Calibration of the commanded wheel angle rate was simpler. Constant steering slews were commanded by the computer at varying levels of actuator authority (u) while wheel angle data was taken and stored. The time rate of change of the effective wheel angle was later estimated for each steering slew.

CLOSED-LOOP HEADING RESULTS

The first controller designed, simulated, and tested on the tractor performed closed-loop heading. The computer code was written so a user could command a desired heading using a keyboard input. The computer would then send the appropriate commands to the electro-hydraulic actuator to track the desired heading. The first tests were closed-loop heading tests designed to verify the kinematic vehicle model. These initial tests also yielded a better feel for tractor disturbances.

Heading Controller Design

A hybrid controller was designed to provide a fast response to large desiredheading step commands. A non-linear “bang-bang” control law generated actuator commands when there were large errors or changes in the vehicle heading or effective wheel angle states. Typically, these large changes occurred in response to a large heading step command. When the vehicle states were close to zero, a controller based on standard Linear Quadratic Regulator (LQR) design  was used.

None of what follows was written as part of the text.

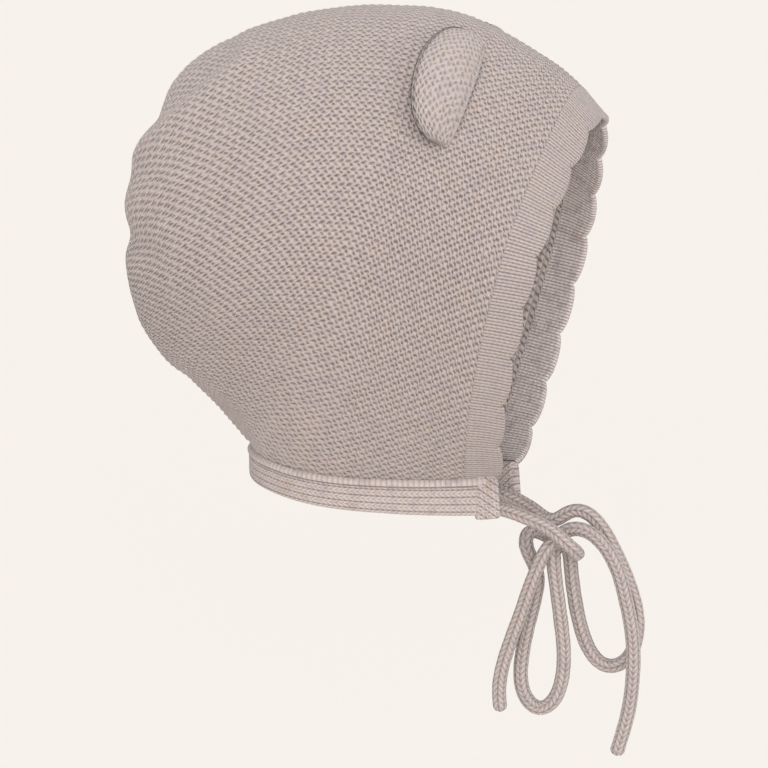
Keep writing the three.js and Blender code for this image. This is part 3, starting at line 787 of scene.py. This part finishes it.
thicken_crown()
for piece, nodes, slot, material in (
        (crown_knit, ["crown"], "garter_knit", garter_knit),
        (brim_knit, ["brim_band"], "rib_knit", brim_rib),
        (neck_band_knit, ["neck_band"], "rib_knit", band_rib),
        (tab_right, ["band_tab_right"], "rib_knit", band_rib),
        (tab_left, ["band_tab_left"], "rib_knit", band_rib),
        (ear_right, ["ear_right"], "ear_knit", ear_knit),
        (ear_left, ["ear_left"], "ear_knit", ear_knit)):
    piece.data.materials.append(material)
    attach(piece, "root")
    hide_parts(*nodes)
for piece in (tie_right, tie_left):
    piece.data.materials.append(cord_knit)
# the inner faces take the paler copies of the yarn: painted light
crown_knit.data.materials.append(garter_inside_painted_light)
brim_knit.data.materials.append(brim_inside_painted_light)
for face in brim_knit.data.polygons:
    middle = face.center / MM
    if face.normal.dot(middle - Vector((0, middle.y, HEAD_MIDDLE.z))) < 0:
        face.material_index = 1


# ---- Floor, light and look ----

PALE = (0.93, 0.888, 0.839, 1)
FLOOR_DROP, FLOOR_HALF = 0.6, 70


def add_floor():
    mesh = bpy.data.meshes.new("floor")
    bm = bmesh.new()
    bmesh.ops.create_grid(bm, x_segments=1, y_segments=1, size=FLOOR_HALF)
    bmesh.ops.translate(bm, verts=bm.verts, vec=(0, 0, -FLOOR_DROP))
    bm.to_mesh(mesh)
    bm.free()
    floor = bpy.data.objects.new("floor", mesh)
    bpy.context.collection.objects.link(floor)
    material = bpy.data.materials.new("floor")
    material.use_nodes = True
    shader = material.node_tree.nodes["Principled BSDF"]
    shader.inputs["Base Color"].default_value = (0.872, 0.836, 0.797, 1)
    shader.inputs["Emission Color"].default_value = PALE
    shader.inputs["Emission Strength"].default_value = 0.06
    shader.inputs["Roughness"].default_value = 1
    shader.inputs["Specular IOR Level"].default_value = 0
    mesh.materials.append(material)


def add_sun(name, direction, strength, spread):
    light = bpy.data.objects.new(name, bpy.data.lights.new(name, "SUN"))
    bpy.context.collection.objects.link(light)
    light.data.energy = strength
    light.data.angle = math.radians(spread)
    light.rotation_euler = Vector(direction).to_track_quat("-Z", "Y").to_euler()


add_floor()
add_sun("key", (0.45, 0.1, -0.88), 1.35, 60)
add_sun("fill", (0.97, 0.215, -0.105), 1.08, 12)
add_sun("face_fill", (0.5, 0.8, -0.15), 0.45, 40)
world = bpy.data.worlds.new("studio")
bpy.context.scene.world = world
world.use_nodes = True
background = world.node_tree.nodes["Background"]
wires = Wires(world.node_tree)
seen = wires.node("ShaderNodeLightPath").outputs["Is Camera Ray"]
wires.feed(background.inputs["Color"], wires.blend(seen, (0.56, 0.552, 0.541, 1), PALE))
background.inputs["Strength"].default_value = 1.0
bpy.context.scene.view_settings.view_transform = "Standard"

“Bang-bang” control is a standard non-linear control design tool based on phase-plane technique. Unlike linear feedback controllers, bang-bang controllers use the maximum actuator authority to zero out vehicle state errors in minimum time just as a human driver would. For example, in response to a ,commanded heading step increase of 90˚, a bang-bang controller commands the steering wheel to hard right, holds this position, and then straightens the wheels in time to match the desired heading. In contrast, a linear controller would respond to the step command by turning the wheels to hard right, then slowly bringing them back to straight, asymptotically approaching the desired heading.

The drawback to bang-bang control is that when state errors are close to zero, the controller tends to “chatter” between hard left and hard right steering commands. For this reason, a linear controller was used for small deviations about the nominal conditions.

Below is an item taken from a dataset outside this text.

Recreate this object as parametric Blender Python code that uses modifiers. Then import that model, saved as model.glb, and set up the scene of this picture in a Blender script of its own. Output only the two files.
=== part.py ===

Experimental Heading Results

During the heading tests, the tractor was driven over a bumpy field at a nearly constant velocity of 0.9 m/s. The driver commanded an initial desired heading and a number of desired heading step commands through the computer. The tractor tracked the commanded headings very accurately, even in the presence of ground disturbances. Figure 5 shows a plot of CDGPS heading measurements during the longest closed-loop heading trial recorded. Over about one minute, the mean heading error was 0.03˚ and the standard deviation was 0.76˚. From separate tests, the expected sensor noise was zero mean with approximately 0.1˚ standard deviation, so the true system heading error standard

deviation was almost certainly less than 1˚.

The rise time of the controller for this particular command (response for a 90˚ step in commanded heading ) was approximately 7 seconds, and the settling time was less than 10 seconds. An small overshoot of about 4˚ occurred at the end of the heading step response.

CLOSED-LOOP LINE TRACKING RESULTS

After performing closed-loop heading, the next step toward farm vehicle automation was straight-line tracking. These series of tests were designed to simulate tracking a row. To track a straight line, vehicle position was fed back to the control system along with heading and effective wheel angle.

Line Tracking Controller Design

As in the closed-loop heading case, the line tracking controller was implemented as a hybrid controller with various modes. To get the vehicle close to the beginning of the “field” and locked on to each line or “row”, a coarse control mode was used based on the closed loop heading controller described above. Once a line was acquired, a precise linear controller based on LQR techniques took over.

Experimental Line Tracking Results

Two line-tracking tests were performed on the same field as the closed-loop heading experiments. The vehicle forward velocity was manually set to first gear (0.33 m/s), and the tractor was commanded to follow four parallel rows, each 50 meters long, separated by 3 meters. Throughout these tests, the steering control for line acquisition, line tracking, and U-turns was performed entirely by the control system. CDGPS integer cycle ambiguities were initialized by driving the tractor as closely as possible to a surveyed location and manually setting the position estimate.

In fact, there was a small, steady position bias (about 10 cm) between the two trials due to the unsophisticated method that was used for GPS carrier phase integer cycle ambiguity resolution. A more sophisticated method involving pseudolites or dual frequency receivers would have eliminated this bias and is a topic of future research.

Since the plots show CDGPS measurements and not “truth”, they represent the error associated with the control system and physical vehicle disturbances. The tractor controller was able to track each straight line  with a standard deviation of better than 2.5 cm., the vehicle lateral position error never deviated by more than 10 cm, and the mean error was less than 1 cm for every trial.

CONCLUSION

This research is significant because it is the first step towards a safe, low-cost system for highly accurate control of a ground vehicle. The experimental results presented in this paper are promising for several reasons. First, a farm tractor control system was demonstrated using GPS as the only sensor for position and heading. Only one additional sensor—the steering potentiometer—was used by the controller. Second, a constant gain controller based on a very simple vehicle model successfully stabilized and guided the tractor along a straight, predetermined path. Finally, it was found that a GPS controller could guide a tractor along straight rows very accurately. The lateral position standard deviation was less than 2.5 cm. in each of the 8 line tracking tests performed Transitioning from automatic control of a lone farm tractor to automatically controlling the same tractor towing an implement is a large step since the

combined system will have more complex dynamics and larger physical disturbances acting on it. Guiding a vehicle along curved paths will also present a challenge that has not been addressed. This work describes a control methodology that was successfully employed to control a real farm tractor to high accuracy. This same methodology, combined with a more sophisticated dynamic model may be sufficient to control the more complicated tractor-implement system. Further research is currently underway to explore this possibility.